Così, si contano davvero sulle dita della mano quelli che hanno scritto, almeno nel testo, che la sentenza è stata la prima riguardante minori. Forse, su una o due dita soltanto. Una sorta di intuizione. Salvandosi, più o meno, in corner. Andando a leggere, infatti, si vede scritto praticamente ovunque (una replica della replica della replica) come la conferma sul fatto che sia stata la prima volta, sia arrivata direttamente dal procuratore Ciro Cascone del tribunale dei minori di Milano.

Ma è proprio qui che s’è innescato il cortocircuito. Cascone parlava del suo ufficio. Dei minori, appunto. Rapportandosi, quindi, agli istituti analoghi. Tirando in ballo, subito dopo, nelle dichiarazioni raccolte, anche gli indagati di Manduria: sei minori e due maggiorenni. Deve essere saltato in quel momento qualche passaggio, ma nessuno se n’è curato, fermandosi a quella “prima volta”. Perché faceva comodo, perché l’ha detto il procuratore e quindi era vero a prescindere (ma il procuratore è umano e quindi fallibile). Perché fare una ricerca costa fatica.

E allora, no, diamo a Cesare quel che è di Cesare. E a Lecce quel che è di Lecce. La parola “tortura” è risuonata nelle aule di tribunale salentine – prima volta in Italia - non una, ma addirittura tre volte, da quando è stato introdotto il reato nell’ordinamento italiano. Ogni volta, nell’ambito della stessa vicenda giudiziaria. Che, come qualcuno forse ricorderà, si è consumata a Porto Cesareo.

A giugno del 2018, il primo, veramente storico, verdetto, ai danni di un giovane appena maggiorenne che aveva chiesto l’abbreviato.  Fu del gup Giovanni Gallo. Nel gennaio scorso, il secondo, per i due presunti complici che erano andati in ordinario. La terza, in appello, sempre per chi aveva richiesto l’abbreviato. Una conferma sostanziale, rispetto alla sentenza di primo grado, seppure con una riduzione della pena.

Non interessa, qui, ricordare i nomi dei coinvolti o la torbida faccenda.

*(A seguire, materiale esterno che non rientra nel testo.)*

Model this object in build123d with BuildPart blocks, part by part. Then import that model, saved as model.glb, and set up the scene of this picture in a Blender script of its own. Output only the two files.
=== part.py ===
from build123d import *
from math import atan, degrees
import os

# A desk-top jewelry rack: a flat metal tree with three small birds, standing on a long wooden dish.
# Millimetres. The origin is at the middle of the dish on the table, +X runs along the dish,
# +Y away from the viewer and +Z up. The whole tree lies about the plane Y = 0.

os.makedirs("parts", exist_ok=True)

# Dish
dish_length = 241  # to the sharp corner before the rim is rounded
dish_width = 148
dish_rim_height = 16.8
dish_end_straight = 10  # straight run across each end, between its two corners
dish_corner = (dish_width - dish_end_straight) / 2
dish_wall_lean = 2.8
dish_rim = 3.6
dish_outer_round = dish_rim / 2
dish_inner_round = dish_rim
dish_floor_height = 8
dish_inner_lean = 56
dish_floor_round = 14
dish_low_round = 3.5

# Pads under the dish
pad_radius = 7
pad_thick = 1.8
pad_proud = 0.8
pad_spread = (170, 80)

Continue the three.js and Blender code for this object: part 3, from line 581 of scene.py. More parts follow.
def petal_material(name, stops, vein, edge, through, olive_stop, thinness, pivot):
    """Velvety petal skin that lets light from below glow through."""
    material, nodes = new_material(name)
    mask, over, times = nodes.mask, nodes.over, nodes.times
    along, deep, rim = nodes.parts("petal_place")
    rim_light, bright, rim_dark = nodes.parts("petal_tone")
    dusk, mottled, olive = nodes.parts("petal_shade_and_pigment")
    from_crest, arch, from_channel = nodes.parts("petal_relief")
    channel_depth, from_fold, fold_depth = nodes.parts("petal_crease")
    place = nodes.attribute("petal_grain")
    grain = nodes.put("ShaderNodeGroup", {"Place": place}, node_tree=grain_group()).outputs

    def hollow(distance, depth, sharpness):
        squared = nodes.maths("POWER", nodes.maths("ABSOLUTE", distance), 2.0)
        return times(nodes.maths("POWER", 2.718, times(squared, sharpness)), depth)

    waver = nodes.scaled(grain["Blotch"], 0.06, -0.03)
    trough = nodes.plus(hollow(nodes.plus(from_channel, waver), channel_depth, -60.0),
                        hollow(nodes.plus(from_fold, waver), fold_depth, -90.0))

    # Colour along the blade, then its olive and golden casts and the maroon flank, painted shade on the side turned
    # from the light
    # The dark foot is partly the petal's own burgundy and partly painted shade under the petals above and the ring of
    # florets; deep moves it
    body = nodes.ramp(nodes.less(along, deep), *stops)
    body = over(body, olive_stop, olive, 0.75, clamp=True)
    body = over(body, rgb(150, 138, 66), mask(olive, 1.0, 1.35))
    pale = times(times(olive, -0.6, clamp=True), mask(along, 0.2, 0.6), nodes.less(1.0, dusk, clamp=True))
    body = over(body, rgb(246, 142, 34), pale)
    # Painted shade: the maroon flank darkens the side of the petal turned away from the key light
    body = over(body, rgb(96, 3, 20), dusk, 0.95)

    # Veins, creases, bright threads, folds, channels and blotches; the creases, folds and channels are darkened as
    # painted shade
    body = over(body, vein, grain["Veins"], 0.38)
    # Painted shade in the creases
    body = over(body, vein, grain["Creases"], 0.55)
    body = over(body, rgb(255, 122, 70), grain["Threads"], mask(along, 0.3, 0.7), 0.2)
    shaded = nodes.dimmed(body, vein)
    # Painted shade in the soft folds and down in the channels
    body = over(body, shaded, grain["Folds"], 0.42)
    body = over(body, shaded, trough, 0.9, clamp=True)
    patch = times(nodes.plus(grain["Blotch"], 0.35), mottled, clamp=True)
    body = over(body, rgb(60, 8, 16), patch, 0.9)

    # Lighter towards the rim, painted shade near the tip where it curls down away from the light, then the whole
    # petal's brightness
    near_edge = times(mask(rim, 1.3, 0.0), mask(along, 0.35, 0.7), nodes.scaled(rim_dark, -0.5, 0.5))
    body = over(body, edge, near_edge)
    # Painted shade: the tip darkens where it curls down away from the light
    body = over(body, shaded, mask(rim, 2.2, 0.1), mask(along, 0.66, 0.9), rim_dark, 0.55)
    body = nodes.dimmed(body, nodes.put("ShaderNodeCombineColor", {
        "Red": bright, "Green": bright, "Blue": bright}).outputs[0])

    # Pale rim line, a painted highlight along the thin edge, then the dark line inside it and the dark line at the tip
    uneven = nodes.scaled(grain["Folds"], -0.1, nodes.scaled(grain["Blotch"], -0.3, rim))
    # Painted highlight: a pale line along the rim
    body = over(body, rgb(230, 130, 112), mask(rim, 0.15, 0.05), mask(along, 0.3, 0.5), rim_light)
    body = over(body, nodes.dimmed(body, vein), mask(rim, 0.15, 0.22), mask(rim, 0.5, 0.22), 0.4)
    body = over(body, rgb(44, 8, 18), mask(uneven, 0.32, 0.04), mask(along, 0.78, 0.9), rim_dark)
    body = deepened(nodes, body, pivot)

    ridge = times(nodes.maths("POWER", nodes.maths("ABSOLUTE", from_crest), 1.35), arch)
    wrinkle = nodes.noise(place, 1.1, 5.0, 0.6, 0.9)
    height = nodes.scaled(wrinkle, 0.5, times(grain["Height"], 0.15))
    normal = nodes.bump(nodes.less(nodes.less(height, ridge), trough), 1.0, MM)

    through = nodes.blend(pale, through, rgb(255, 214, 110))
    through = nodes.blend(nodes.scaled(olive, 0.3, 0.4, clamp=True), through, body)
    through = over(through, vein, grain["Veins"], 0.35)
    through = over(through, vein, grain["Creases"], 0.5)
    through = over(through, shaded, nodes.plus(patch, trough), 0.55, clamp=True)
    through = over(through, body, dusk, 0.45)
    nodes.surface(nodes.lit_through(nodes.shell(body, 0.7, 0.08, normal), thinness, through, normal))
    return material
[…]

Chi volesse approfondire, o verificare nel dettaglio che non siamo certo noi a mentire, non dovrebbe fare altro che cliccare sui link delle notizie a riguardo, che restano di scottante attualità, e farsi un’infarinatura.

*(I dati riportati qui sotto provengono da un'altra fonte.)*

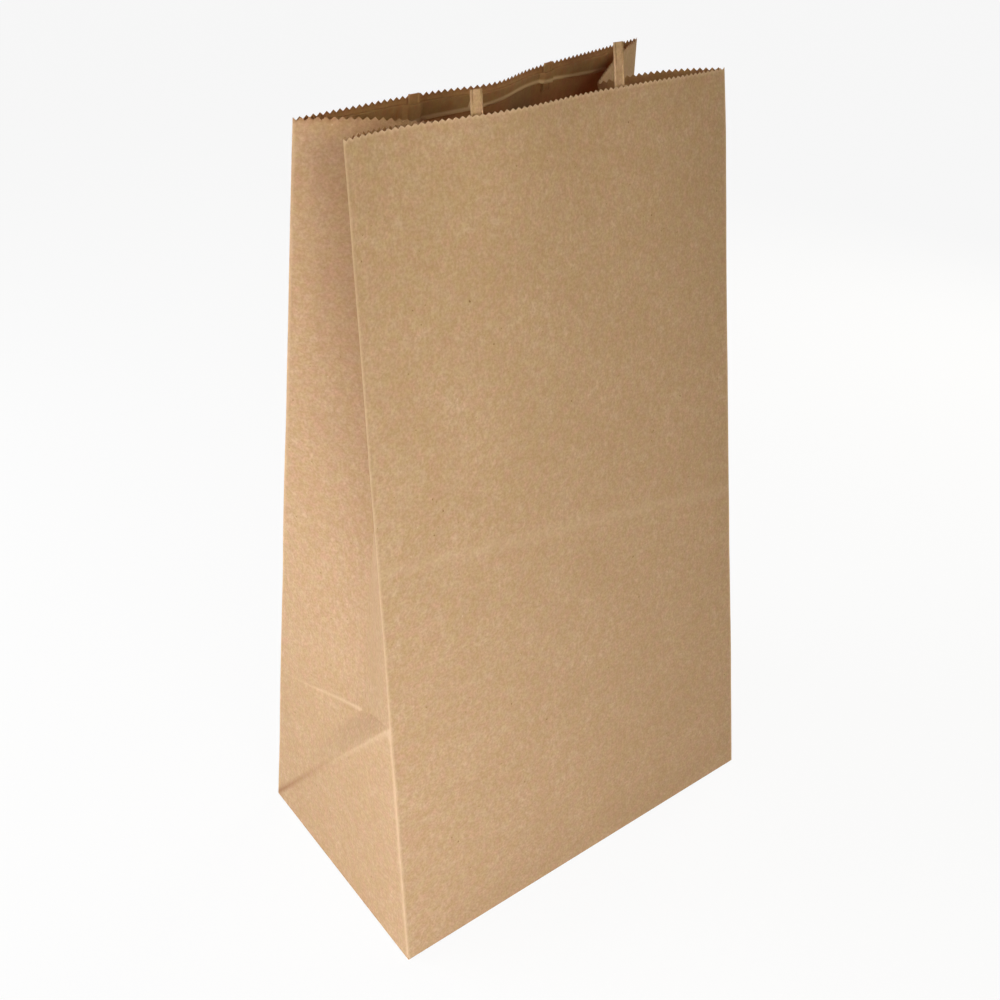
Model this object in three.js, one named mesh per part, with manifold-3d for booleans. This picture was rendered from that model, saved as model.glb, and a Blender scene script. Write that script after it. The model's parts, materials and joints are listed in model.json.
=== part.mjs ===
// Brown paper lunch bag, standing open: a block-bottom bag folded from one sheet of kraft paper, with
// side gussets pinched in at the mouth, a pinked mouth edge, and the four stubs of two flat paper
// handles, each pair glued under a paper patch. Millimetres, +Z up, the front panel faces -Y.
import * as THREE from "three";
import { mergeVertices } from "three/addons/utils/BufferGeometryUtils.js";
import Module from "manifold-3d";

const wasm = await Module();
wasm.setup();

// Sheet
const bagWidth = 152;
const bagDepth = 90;
const panelHeight = 261;
const paper = 0.15;
const baseSkew = 1.1;

// Mouth: the clear distance between the front and back folds at each side, and where its middle lies
const mouthGapLeft = 29.5;
const mouthGapRight = 39;
const mouthMiddleLeft = -4.5;
const mouthMiddleRight = 18;
const frontSlide = 3.4;
const backSlideLeft = 4;
const backSlideRight = -0.3;
const frontWave = 1.9;
const backBow = 5.6;
const backDent = 4.8;
const dentPlace = 0.46;
const dentWidth = 0.1;
const bowFoot = 110;
const panelRowCount = 6;

// Gussets
const foldShare = 0.71;
const footShare = 0.76;
const footSlack = 0.5;
const footRowCount = 3;
const apexDrop = 4.2;
const leftCreaseOffset = 0.2;
const rightCreaseOffset = 1.5;
const leftArmBulge = 4.5;
const rightArmBulge = 1;
const armColumns = 4;

// Pinked edge
const toothPitch = 2.17;
const toothHeight = 1.2;
const teethPerColumn = 2;
const toothBand = 2.2;

// Glued laps of the sheet
const seamLap = 13;
const seamPlace = 0.52;
const seamInset = 1.5;
const seamBite = 0.075;
const flapReach = 56;
const flapSlantWidth = 14;
const flapSlantDepth = 28;
const flapInset = 1.5;
const glueBite = 0.05;

// Handles
const strapWidth = 4;
const strapThickness = 0.8;
const strapWeb = 0.4;
const strapSpacing = 58;
const strapTail = 6.2;
const frontHandlePlace = -2.6;
const backHandlePlace = -6.6;
const frontStubLeft = 7.4;
const frontStubRight = 13.4;
const backStub = 1.6;
const patchWidth = 126;
const patchHeight = 5.8;
const patchDrop = 1;
const patchThickness = 0.3;
const backCurl = 2.6;
const curlPlace = 20;
const curlWidth = 26;
const clearance = 0.3;

// Two points of a row nearer than this are one
const closePoints = 0.2;

const kraft = new THREE.MeshStandardMaterial({ color: "#b98f63", roughness: 0.92, metalness: 0 });
const strapKraft = new THREE.MeshStandardMaterial({ color: "#c69d72", roughness: 0.9, metalness: 0 });
const patchKraft = new THREE.MeshStandardMaterial({ color: "#a97b4e", roughness: 0.92, metalness: 0 });

const rootHeight = panelHeight - toothHeight;
const bandFoot = rootHeight - toothBand;
const foldHeight = foldShare * bagDepth;
const gussetFoot = footShare * bagDepth;
const floorLevel = paper;

// A corner fold of the bag as a function of the height measured along the paper
function cornerFold(baseX, baseY, topX, topY) {
  const run = Math.hypot(topX - baseX, topY - baseY);
  const base = new THREE.Vector3(baseX, baseY, floorLevel);
  const top = new THREE.Vector3(topX, topY, floorLevel + Math.sqrt(panelHeight ** 2 - run ** 2));
  return (height) => base.clone().lerp(top, height / panelHeight);
}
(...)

Interessa, qui, restituire solo la verità dei fatti alla storia con una piccola opera di debunking, e, soprattutto, sperare che tutti noi che abbiamo scelto come mestiere quello di montare i mattoni della storia, ogni tanto, prendessimo fiato rispetto alla rabbiosa ricerca di uno scoop, la compulsiva necessità di non tirare tardi rispetto al concorrente già ricco di notizie, l’ansia da prestazione.

Meglio “bucare”, credetemi, che scrivere castronerie.

***

P.S.: magari non c'è da vantarsi del primato, perché non è un record sportivo di cui andare fieri. Si parla di tortura, non di gol in una finale di calcio. Ma va accordato alla magistratura leccese di aver avuto il coraggio nell'applicazione, senza remore, di una norma di recente intoduzione, molto discussa, in una vicenda davvero delicata, e senza un precedente alle spalle. Che dire? "E' la storia, non colui che la racconta" (Stephen King, "Stagioni diverse").